Nixon recognized the South was changing. It was becoming more industrialized, with many northerners moving to the Sunbelt. Nixon’s focus, Phillips writes, was on the non-racist, upwardly-mobile, largely urban voters of the Outer or Peripheral South. Nixon won these voters, and he lost the Deep South, which went to Democratic segregationist George Wallace.
And how many racist Dixiecrats did Nixon win for the GOP? Turns out, virtually none. Among the racist Dixiecrats, Strom Thurmond of South Carolina was the sole senator to defect to the Republicans — and he did this long before Nixon’s time. Only one Dixiecrat congressman, Albert Watson of South Carolina, switched to the GOP. The rest, more than 200 Dixiecrat senators, congressmen, governors and high elected officials, all stayed in the Democratic Party.

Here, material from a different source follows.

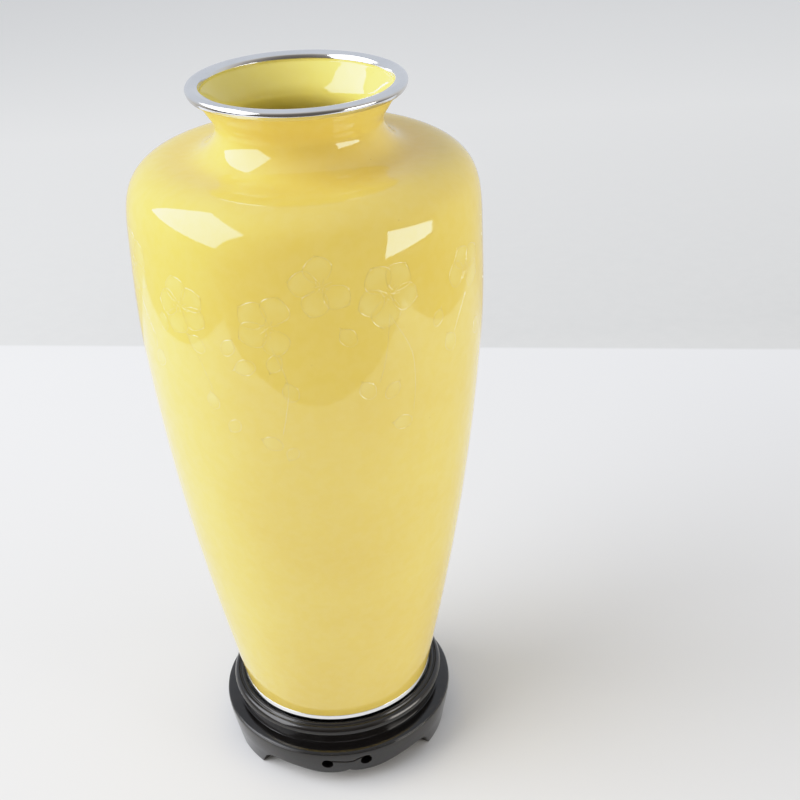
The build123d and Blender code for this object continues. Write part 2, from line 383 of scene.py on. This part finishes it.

The progressive notion of a Dixiecrat switch is a myth. Yet it is myth that continues to be promoted, using dubious case examples. Though the late Sens. Jesse Helms of North Carolina and John Tower of Texas and former Mississippi Sen. Trent Lott all switched from the Democratic Party to the GOP, none of these men was a Dixiecrat.
The South, as a whole, became Republican during the 1980s and 1990s. This had nothing to do with Nixon; it was because of Ronald Reagan and former House Speaker Newt Gingrich’s “Contract with America.” The conservative appeal to patriotism, anti-communism, free markets, pro-life and Christianity had far more to do with the South’s movement into the GOP camp than anything related to race.
Yet the myth of Nixon’s Southern Strategy endures — not because it’s true, but because it conveniently serves to exculpate the crimes of the Democratic Party. Somehow the party that promoted slavery, segregation, Jim Crow and racial terrorism gets to wipe its slate clean by pretending that, with Nixon’s connivance, the Republicans stole all their racists. It’s time we recognize this excuse for what it is: one more Democratic big lie.